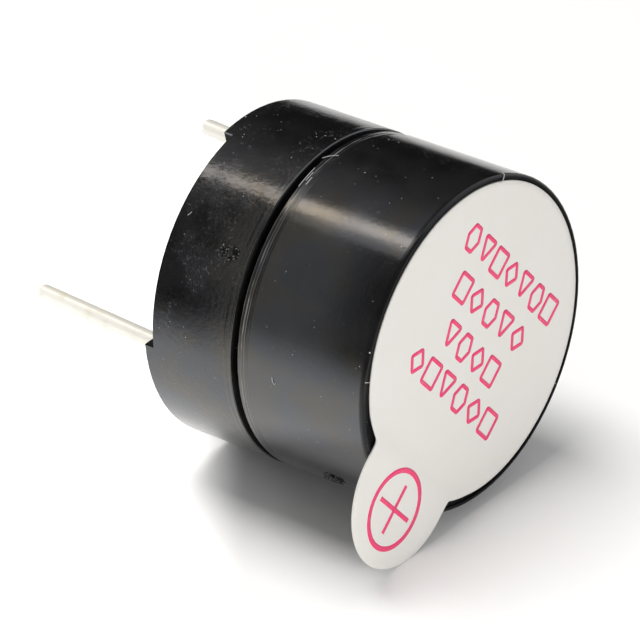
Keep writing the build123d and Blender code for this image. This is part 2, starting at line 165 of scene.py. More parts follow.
class CaseSettings(bpy.types.PropertyGroup):
    """Sizes and colours of the moulded case."""
    plastic: FloatVectorProperty(
        name="Plastic", description="Colour of the moulded case", subtype="COLOR",
        size=4, min=0, max=1, default=(0.006, 0.0059, 0.0064, 1))
    wear: FloatVectorProperty(
        name="Rubbed Plastic", description="Colour of the case where it is rubbed", subtype="COLOR",
        size=4, min=0, max=1, default=(0.02, 0.0195, 0.02, 1))
    # This colour also paints the highlights along the turned lines and the glints beside the seam.
    dust: FloatVectorProperty(
        name="Dust", description="Colour of the dust and flakes on the case", subtype="COLOR",
        size=4, min=0, max=1, default=(0.62, 0.62, 0.6, 1))
    gloss: FloatProperty(
        name="Roughness", description="Roughness of the polished sides", subtype="FACTOR",
        min=0, max=1, default=0.11)
    scar_width: FloatProperty(
        name="Gate Scar Width", description="Width of the torn gate on each shell", subtype="DISTANCE",
        unit="LENGTH", default=0.62 * MM)
    scar_height: FloatProperty(
        name="Gate Scar Height", description="Height of the torn gate on each shell", subtype="DISTANCE",
        unit="LENGTH", default=0.95 * MM)
    speck: FloatProperty(
        name="Speck Size", description="Largest width of a dust speck", subtype="DISTANCE",
        unit="LENGTH", default=0.05 * MM)
    seed: IntProperty(name="Dust Seed", description="Changes where the dust lies", default=4)


class LabelSettings(bpy.types.PropertyGroup):
    """Sizes and colours of the peel-off seal and its print."""
    film: FloatVectorProperty(
        name="Film", description="Colour of the seal", subtype="COLOR",
        size=4, min=0, max=1, default=(0.755, 0.738, 0.712, 1))
    ink: FloatVectorProperty(
        name="Ink", description="Colour of the print", subtype="COLOR",
        size=4, min=0, max=1, default=(0.83, 0.035, 0.16, 1))
    mark_height: FloatProperty(
        name="Mark Height", description="Height of one printed mark", subtype="DISTANCE",
        unit="LENGTH", default=1.02 * MM)
    row_stroke: FloatProperty(
        name="Row Stroke", description="Line width in the printed rows", subtype="DISTANCE",
        unit="LENGTH", default=0.15 * MM)
    ring_radius: FloatProperty(
        name="Ring Radius", description="Radius of the ring round the plus, to the middle of its line",
        subtype="DISTANCE", unit="LENGTH", default=1.385 * MM)
    ring_stroke: FloatProperty(
        name="Ring Stroke", description="Line width of the ring", subtype="DISTANCE",
        unit="LENGTH", default=0.19 * MM)
    ink_thickness: FloatProperty(
        name="Ink Thickness", description="How far the print stands on the film", subtype="DISTANCE",
        unit="LENGTH", default=0.006 * MM)


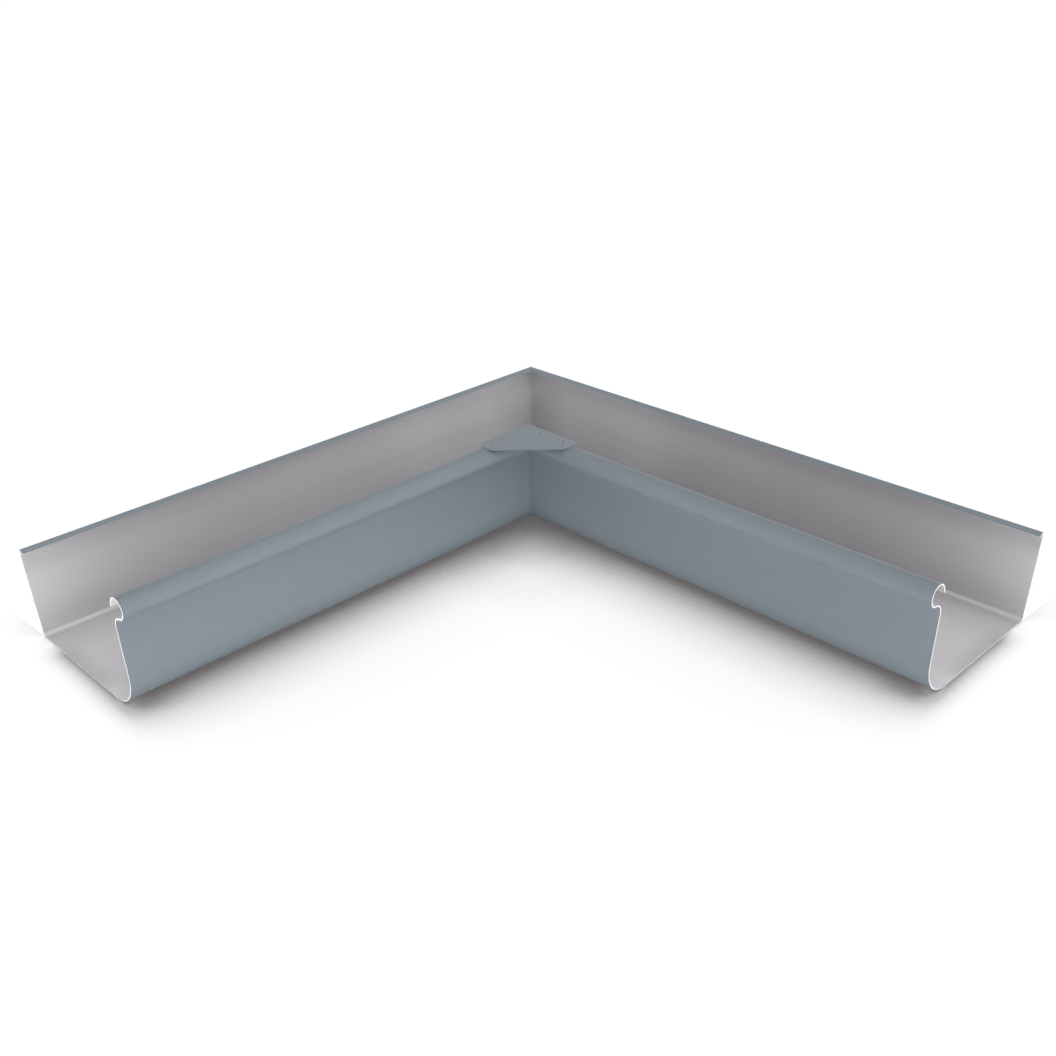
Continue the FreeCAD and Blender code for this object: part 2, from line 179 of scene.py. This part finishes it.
# Turn about X, in degrees, that makes a camera, a card or a lamp face level instead of down.
LEVEL = 90

# Camera: place, then yaw, pitch and roll in degrees.
PHOTO_SIZE = 1056
CAMERA_PLACE = (752.56 * MM, -728.91 * MM, 440.33 * MM)
CAMERA_YAW = 46.2847
CAMERA_PITCH = -27.397
CAMERA_ROLL = 1.5816
FOCAL_PIXELS = 1190.546
SENSOR_WIDTH = 36
CLIP = (0.01, 100)

# Floor: its mesh is shifted so that no edge of its triangles passes below the part.
FLOOR_SIZE = 30
FLOOR_SHIFT = 5
FLOOR_CLOTH = 0.2
FLOOR_GLOW = 0.875
FLOOR_BOUNCE = 0.8

# How the part dims the ground near it: two reaches, the stops from open to closed,
# and the warm tint of the shade.
NEAR_REACH = 60 * MM
WIDE_REACH = 120 * MM
SHADE_SAMPLES = 8
SHADE = (
    (0.0, 1.0),
    (0.09, 0.955),
    (0.165, 0.888),
    (0.27, 0.795),
    (0.40, 0.64),
    (0.46, 0.50),
    (0.55, 0.34),
    (0.75, 0.19),
    (1.0, 0.12),
)
SHADE_TINT = (1, 0.935, 0.94, 1)
SHADE_SPAN = (0.2, 0.65)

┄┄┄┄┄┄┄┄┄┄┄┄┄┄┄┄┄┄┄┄

• WORK TO BE COMPLETED: Track down every line with the word "from" and copy it.

• OUTPUT FOR THIS TASK:
Continue the FreeCAD and Blender code for this object: part 2, from line 179 of scene.py. This part finishes it.
# How the part dims the ground near it: two reaches, the stops from open to closed,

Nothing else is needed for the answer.